*STATED TASK*
Give the lines of the material verbatim, from the first line to the line with "one hinge pin.", including both.

*DATA LINES*
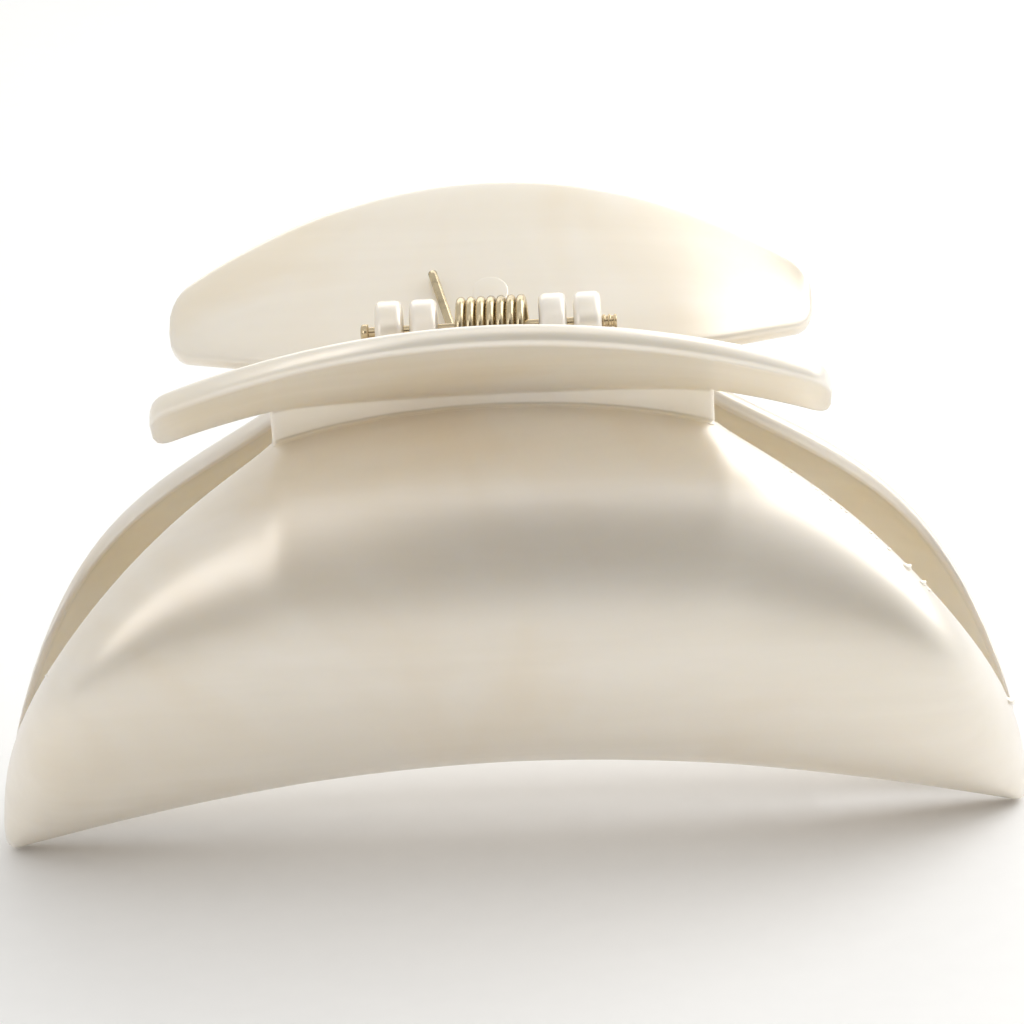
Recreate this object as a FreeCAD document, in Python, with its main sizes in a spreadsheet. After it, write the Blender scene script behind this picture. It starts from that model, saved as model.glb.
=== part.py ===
"""Half-moon claw clip for hair: two sprung jaws on one hinge pin.

Lengths are in millimetres. X runs along the hinge pin, Y from the front jaw to the back jaw
and Z up. The origin is on the surface that the four jaw tips stand on, midway between them.
"""
import FreeCAD, Part
import math
import os

Vector = FreeCAD.Vector
DOC = FreeCAD.newDocument("ClawClip")

SIZES = {
    # jaws: a half-moon seen from the front, domed outward, open towards each other
    "pin_height": 57.8,
    "wall": 2.3,
    "jaw_half_width": 57.0,
    "moon_radius": 57.5,
    "moon_centre_z": -4.3,
    "moon_dip": 1.25,
    "moon_dip_power": 0.6,
    "waist_half_width": 23.5,
    "waist_z": 51.0,
    "waist_reach": 5.8,
    "waist_crown_power": 2.0,
    "top_reach_power": 4.0,
    "side_bow": 8.4,
    "side_bow_power": 3.8,
    "tip_reach": 2.6,
    "tip_flat": 0.45,
    "sole_rise": 9.9,
    "sole_rise_power": 1.9,
    "sole_reach": 4.5,
    "sole_reach_power": 2.0,
    "dome_top_depth": 18.5,
    "dome_top_fall": 0.10,
    "dome_sole_depth": 21.5,
    "dome_sole_fall": 0.07,
    "fullness_reach_power": 2.2,
    "fullness_power": 0.62,
    # handles: half-moon wings that flare up and out from the waist
    "wing_half_width": 35.5,
    "wing_rim_reach": 24.4,
    "wing_rim_z": 64.15,
    "wing_tip_reach": 16.6,
    "wing_tip_z": 54.95,
    "wing_root_z": 52.6,
    "wing_root_sag": 0.001,
    "wing_root_flare": 1.0,
    "wing_root_curve": 49.0,
    "wing_root_blend": 1.5,
    "wing_hollow": 1.2,
    "wing_arch_power": 2.0,
    # hinge
    "knuckle_radius": 3.3,
    "inner_knuckle_start": 5.4,
    "knuckle_width": 2.95,
    "knuckle_gap": 0.75,
    "lug_reach": 6.2,
    "lug_angle": 34.0,
    "pin_radius": 0.6,
    "pin_half_length": 13.7,
    "pin_head_radius": 0.95,
    "pin_head_width": 0.9,
    "pin_ring_radius": 0.75,
    "pin_ring_width": 0.35,
    "pin_ring_pitch": 0.6,
    "pin_rings": 3,
    "running_clearance": 0.05,
    "press_interference": 0.01,
    # torsion spring
    "wire_radius": 0.5,
    "coil_radius": 2.85,
    "coil_turns": 7.0,
    "coil_pitch": 1.066,
    "coil_shift": 0.35,
    "leg_length": 11.4,
    "leg_angle": 26.0,
    "leg_bend_radius": 6.0,
    "back_leg_lean": 13.0,
    "front_leg_lean": 5.3,
    # teeth inside the soles
    "tooth_pitch": 9.0,
    "tooth_root_radius": 1.1,
    "tooth_tip_radius": 0.6,
    "tooth_overlap": 1.0,
    "tooth_root_depth": 0.6,
    "front_tooth_pairs": 4,
    "back_tooth_pairs": 4,
}

# Where the lofted sections stand, as shares of the way out along X, and the number of steps in
# which each section's curve is taken.
WAIST_STATIONS = (0.35, 0.7, 1.0)
SHOULDER_STATIONS = (0.2, 0.4, 0.6, 0.8, 0.92, 1.0)
WING_STATIONS = (0.2, 0.4, 0.6, 0.8, 1.0)
SECTION_STEPS = 8


def make_sheet():
    """The driving dimensions, one alias to a cell, in millimetres and degrees."""
    sheet = DOC.addObject("Spreadsheet::Sheet", "Sizes")
    for row, (alias, value) in enumerate(SIZES.items(), start=1):
        sheet.set(f"A{row}", alias)
        sheet.set(f"B{row}", str(value))
        sheet.setAlias(f"B{row}", alias)
    DOC.recompute()
    return sheet


SHEET = make_sheet()


def size(alias):
    """A driving dimension, read from the sheet."""
    return float(SHEET.get(alias))


def bind(feature, **expressions):
    """Binds the feature's properties to expressions over the sheet; __ in a name is a dot."""
    for name, expression in expressions.items():
        feature.setExpression(name.replace("__", "."), expression)
    return feature


# ---- the moulded walls, as sections square to X ---------------------------------------------


def moon_top(x):
    """Height of the jaw's upper edge: a low arch at the waist, then a slightly flattened arc."""
    def arc(at):
        return size("moon_centre_z") + math.sqrt(size("moon_radius") ** 2 - at ** 2)

    corner = size("waist_half_width")
    if abs(x) >= corner:
        beyond = (abs(x) - corner) / (size("jaw_half_width") - corner)
        return arc(x) - size("moon_dip") * math.sin(math.pi * beyond ** size("moon_dip_power"))
    share = (abs(x) / corner) ** size("waist_crown_power")
    return size("waist_z") + (arc(corner) - size("waist_z")) * share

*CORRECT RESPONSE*
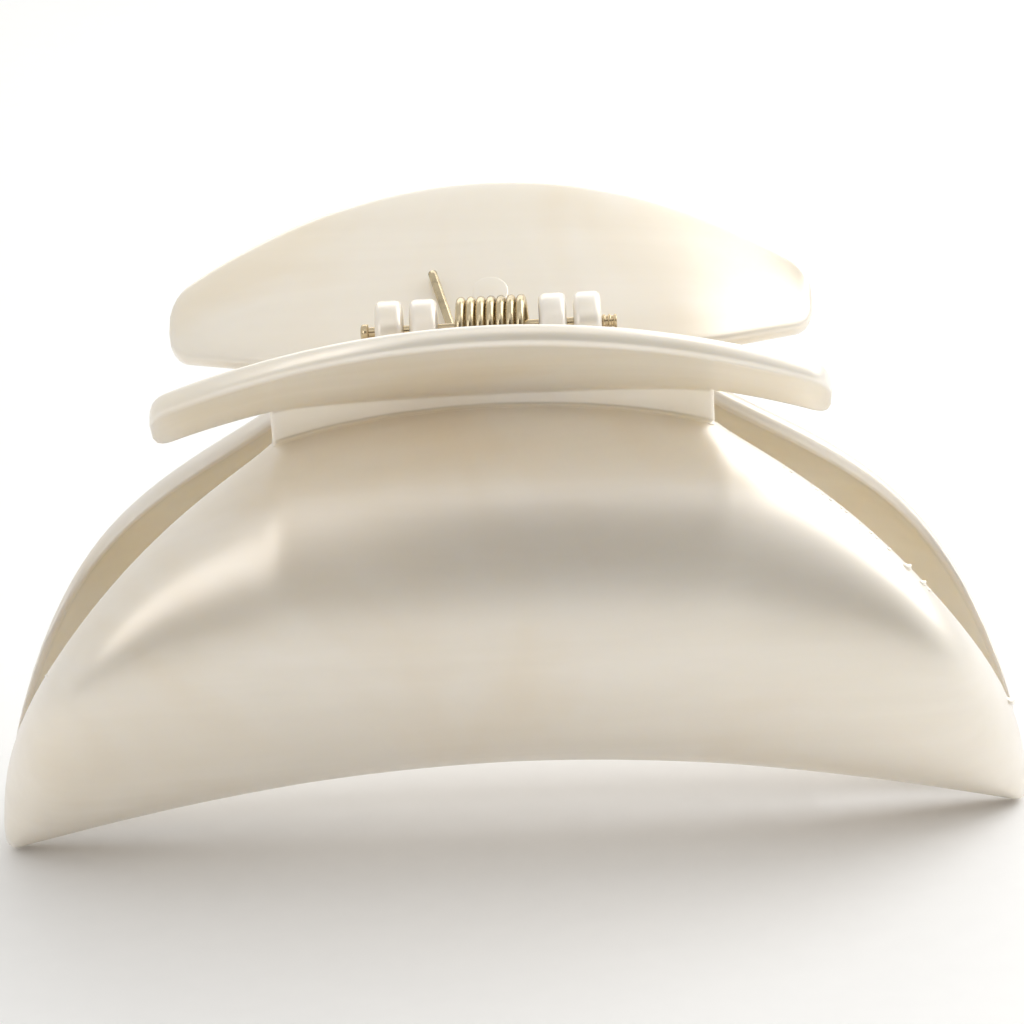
Recreate this object as a FreeCAD document, in Python, with its main sizes in a spreadsheet. After it, write the Blender scene script behind this picture. It starts from that model, saved as model.glb.
=== part.py ===
"""Half-moon claw clip for hair: two sprung jaws on one hinge pin.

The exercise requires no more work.